- Material for this exercise:
*-*-*

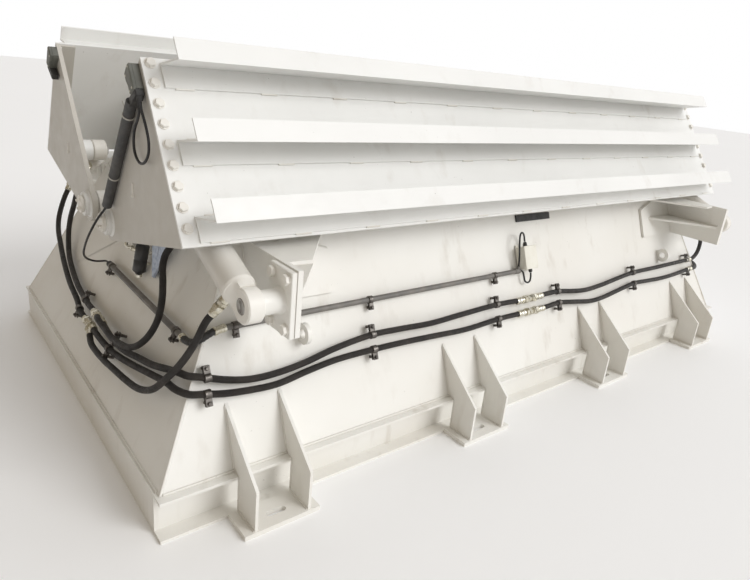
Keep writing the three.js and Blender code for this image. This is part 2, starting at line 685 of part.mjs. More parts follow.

*-*-*

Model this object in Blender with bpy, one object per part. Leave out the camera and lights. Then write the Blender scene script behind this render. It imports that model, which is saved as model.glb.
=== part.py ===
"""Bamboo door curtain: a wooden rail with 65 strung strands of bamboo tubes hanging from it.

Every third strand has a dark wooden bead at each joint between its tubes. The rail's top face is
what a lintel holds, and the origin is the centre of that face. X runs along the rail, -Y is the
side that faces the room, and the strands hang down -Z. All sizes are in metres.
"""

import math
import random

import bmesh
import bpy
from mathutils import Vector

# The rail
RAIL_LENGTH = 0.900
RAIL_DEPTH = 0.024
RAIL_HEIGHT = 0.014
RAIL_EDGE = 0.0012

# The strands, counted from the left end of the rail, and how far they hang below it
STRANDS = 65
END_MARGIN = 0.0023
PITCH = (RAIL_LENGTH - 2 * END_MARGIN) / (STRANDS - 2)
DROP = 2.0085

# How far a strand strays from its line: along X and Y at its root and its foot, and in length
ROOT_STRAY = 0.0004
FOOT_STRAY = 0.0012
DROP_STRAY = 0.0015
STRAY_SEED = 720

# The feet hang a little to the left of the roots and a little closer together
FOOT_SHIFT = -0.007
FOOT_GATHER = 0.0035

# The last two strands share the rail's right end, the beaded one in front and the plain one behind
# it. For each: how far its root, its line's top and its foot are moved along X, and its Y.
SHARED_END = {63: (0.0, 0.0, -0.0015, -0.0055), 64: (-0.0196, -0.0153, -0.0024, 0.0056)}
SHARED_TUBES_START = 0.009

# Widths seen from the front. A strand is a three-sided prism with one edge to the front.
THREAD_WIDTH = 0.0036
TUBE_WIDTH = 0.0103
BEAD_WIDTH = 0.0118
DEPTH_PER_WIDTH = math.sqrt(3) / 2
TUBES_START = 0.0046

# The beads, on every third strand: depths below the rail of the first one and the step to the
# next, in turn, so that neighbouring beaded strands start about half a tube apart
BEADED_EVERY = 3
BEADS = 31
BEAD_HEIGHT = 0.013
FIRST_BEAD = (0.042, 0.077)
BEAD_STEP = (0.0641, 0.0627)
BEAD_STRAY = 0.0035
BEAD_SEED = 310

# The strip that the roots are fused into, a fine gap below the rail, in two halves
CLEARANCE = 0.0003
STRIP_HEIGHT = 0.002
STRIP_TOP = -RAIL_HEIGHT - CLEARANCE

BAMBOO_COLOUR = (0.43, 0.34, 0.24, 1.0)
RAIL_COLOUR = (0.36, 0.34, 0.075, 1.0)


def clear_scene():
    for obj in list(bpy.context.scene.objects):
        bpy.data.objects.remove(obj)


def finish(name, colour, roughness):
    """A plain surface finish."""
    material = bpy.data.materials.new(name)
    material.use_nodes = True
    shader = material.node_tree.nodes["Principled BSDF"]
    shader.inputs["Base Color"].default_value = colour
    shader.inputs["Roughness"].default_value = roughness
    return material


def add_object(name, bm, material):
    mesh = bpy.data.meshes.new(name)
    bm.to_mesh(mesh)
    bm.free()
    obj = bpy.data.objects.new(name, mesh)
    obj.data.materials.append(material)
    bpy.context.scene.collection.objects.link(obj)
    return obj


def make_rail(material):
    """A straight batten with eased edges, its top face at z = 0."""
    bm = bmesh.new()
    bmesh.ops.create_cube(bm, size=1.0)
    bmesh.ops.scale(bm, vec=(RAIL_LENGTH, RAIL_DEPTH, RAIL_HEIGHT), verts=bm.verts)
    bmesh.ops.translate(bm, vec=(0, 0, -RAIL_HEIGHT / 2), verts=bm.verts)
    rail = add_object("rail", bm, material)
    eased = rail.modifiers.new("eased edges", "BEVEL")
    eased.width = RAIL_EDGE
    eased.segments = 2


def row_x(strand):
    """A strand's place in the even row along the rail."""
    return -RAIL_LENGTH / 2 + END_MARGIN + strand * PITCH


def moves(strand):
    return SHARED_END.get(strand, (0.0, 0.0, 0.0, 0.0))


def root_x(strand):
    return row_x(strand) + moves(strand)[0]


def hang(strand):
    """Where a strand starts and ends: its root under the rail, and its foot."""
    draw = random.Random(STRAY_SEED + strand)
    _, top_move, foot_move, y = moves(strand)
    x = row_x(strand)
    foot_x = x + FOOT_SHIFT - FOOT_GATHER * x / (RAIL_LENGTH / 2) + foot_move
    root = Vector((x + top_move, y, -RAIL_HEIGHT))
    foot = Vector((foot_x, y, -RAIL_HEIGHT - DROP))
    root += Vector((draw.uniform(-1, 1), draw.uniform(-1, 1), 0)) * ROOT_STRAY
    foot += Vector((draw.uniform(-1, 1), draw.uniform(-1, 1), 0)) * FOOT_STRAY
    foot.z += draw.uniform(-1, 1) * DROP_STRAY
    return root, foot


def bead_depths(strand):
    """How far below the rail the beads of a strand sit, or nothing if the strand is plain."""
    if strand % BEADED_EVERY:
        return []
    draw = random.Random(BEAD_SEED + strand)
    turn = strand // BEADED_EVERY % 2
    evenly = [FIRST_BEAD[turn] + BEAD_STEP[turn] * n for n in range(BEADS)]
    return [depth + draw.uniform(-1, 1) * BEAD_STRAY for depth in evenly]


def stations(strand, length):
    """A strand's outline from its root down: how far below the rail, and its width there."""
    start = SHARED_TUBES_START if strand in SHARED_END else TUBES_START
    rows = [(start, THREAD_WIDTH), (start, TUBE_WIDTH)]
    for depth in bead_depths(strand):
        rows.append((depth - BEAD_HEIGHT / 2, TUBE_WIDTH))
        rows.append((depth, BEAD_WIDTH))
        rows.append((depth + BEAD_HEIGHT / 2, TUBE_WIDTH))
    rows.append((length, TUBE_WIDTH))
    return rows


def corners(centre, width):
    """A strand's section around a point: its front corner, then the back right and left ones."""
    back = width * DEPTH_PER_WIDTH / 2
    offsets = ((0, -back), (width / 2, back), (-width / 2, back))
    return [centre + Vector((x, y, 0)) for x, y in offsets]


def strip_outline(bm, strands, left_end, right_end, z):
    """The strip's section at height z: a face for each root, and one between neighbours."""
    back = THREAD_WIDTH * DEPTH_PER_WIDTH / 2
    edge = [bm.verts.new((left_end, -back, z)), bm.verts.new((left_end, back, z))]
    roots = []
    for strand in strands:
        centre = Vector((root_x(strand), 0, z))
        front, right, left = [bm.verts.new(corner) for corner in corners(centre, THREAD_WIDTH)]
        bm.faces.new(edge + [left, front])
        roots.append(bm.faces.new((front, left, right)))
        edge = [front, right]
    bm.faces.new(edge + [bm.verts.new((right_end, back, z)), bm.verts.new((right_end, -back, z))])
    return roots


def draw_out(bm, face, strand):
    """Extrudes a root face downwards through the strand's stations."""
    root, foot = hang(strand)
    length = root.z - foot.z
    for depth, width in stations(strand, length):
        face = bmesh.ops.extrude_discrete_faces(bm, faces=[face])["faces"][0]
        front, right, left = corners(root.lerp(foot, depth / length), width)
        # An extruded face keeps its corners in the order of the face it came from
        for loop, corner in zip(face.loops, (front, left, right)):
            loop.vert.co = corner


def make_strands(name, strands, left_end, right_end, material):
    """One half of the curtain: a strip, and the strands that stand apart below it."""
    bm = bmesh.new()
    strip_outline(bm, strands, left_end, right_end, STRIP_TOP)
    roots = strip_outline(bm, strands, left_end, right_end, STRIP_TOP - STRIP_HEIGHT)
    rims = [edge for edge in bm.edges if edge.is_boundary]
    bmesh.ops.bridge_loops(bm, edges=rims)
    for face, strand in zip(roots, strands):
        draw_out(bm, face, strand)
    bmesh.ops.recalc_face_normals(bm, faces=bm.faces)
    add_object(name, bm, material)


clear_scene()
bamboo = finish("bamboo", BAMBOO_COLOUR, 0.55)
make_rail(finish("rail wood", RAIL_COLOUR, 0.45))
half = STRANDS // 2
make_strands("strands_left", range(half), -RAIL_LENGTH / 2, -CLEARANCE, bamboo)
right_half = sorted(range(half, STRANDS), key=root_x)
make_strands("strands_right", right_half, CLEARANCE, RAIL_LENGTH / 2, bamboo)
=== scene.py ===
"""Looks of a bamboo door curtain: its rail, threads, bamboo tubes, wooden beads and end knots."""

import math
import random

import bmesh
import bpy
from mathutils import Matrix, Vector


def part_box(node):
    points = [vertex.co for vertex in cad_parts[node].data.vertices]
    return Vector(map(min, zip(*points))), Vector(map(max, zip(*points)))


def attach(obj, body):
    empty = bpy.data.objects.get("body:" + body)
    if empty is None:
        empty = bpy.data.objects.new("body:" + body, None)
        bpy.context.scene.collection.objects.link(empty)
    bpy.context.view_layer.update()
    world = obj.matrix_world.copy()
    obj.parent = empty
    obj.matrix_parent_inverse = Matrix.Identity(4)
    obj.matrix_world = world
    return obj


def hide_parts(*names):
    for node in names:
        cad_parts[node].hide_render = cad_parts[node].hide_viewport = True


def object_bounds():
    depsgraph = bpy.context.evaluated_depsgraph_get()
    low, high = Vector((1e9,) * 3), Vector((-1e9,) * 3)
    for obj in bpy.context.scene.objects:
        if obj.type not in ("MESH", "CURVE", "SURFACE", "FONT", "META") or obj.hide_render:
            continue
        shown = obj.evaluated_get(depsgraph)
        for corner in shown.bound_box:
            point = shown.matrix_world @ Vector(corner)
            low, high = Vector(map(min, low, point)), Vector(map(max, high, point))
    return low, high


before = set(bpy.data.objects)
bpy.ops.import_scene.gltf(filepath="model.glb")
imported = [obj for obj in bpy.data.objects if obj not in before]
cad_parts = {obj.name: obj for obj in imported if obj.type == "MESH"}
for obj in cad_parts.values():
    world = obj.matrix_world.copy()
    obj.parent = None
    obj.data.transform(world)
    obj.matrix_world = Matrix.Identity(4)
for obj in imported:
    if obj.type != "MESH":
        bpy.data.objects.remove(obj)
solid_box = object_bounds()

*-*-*

Repeat, character for character, the lines of the material above from the line with "right_half = sorted(range(half, STRANDS), key=root_x)" through the line with "imported = [obj".

right_half = sorted(range(half, STRANDS), key=root_x)
make_strands("strands_right", right_half, CLEARANCE, RAIL_LENGTH / 2, bamboo)
=== scene.py ===
"""Looks of a bamboo door curtain: its rail, threads, bamboo tubes, wooden beads and end knots."""

import math
import random

import bmesh
import bpy
from mathutils import Matrix, Vector


def part_box(node):
    points = [vertex.co for vertex in cad_parts[node].data.vertices]
    return Vector(map(min, zip(*points))), Vector(map(max, zip(*points)))


def attach(obj, body):
    empty = bpy.data.objects.get("body:" + body)
    if empty is None:
        empty = bpy.data.objects.new("body:" + body, None)
        bpy.context.scene.collection.objects.link(empty)
    bpy.context.view_layer.update()
    world = obj.matrix_world.copy()
    obj.parent = empty
    obj.matrix_parent_inverse = Matrix.Identity(4)
    obj.matrix_world = world
    return obj


def hide_parts(*names):
    for node in names:
        cad_parts[node].hide_render = cad_parts[node].hide_viewport = True


def object_bounds():
    depsgraph = bpy.context.evaluated_depsgraph_get()
    low, high = Vector((1e9,) * 3), Vector((-1e9,) * 3)
    for obj in bpy.context.scene.objects:
        if obj.type not in ("MESH", "CURVE", "SURFACE", "FONT", "META") or obj.hide_render:
            continue
        shown = obj.evaluated_get(depsgraph)
        for corner in shown.bound_box:
            point = shown.matrix_world @ Vector(corner)
            low, high = Vector(map(min, low, point)), Vector(map(max, high, point))
    return low, high


before = set(bpy.data.objects)
bpy.ops.import_scene.gltf(filepath="model.glb")
imported = [obj for obj in bpy.data.objects if obj not in before]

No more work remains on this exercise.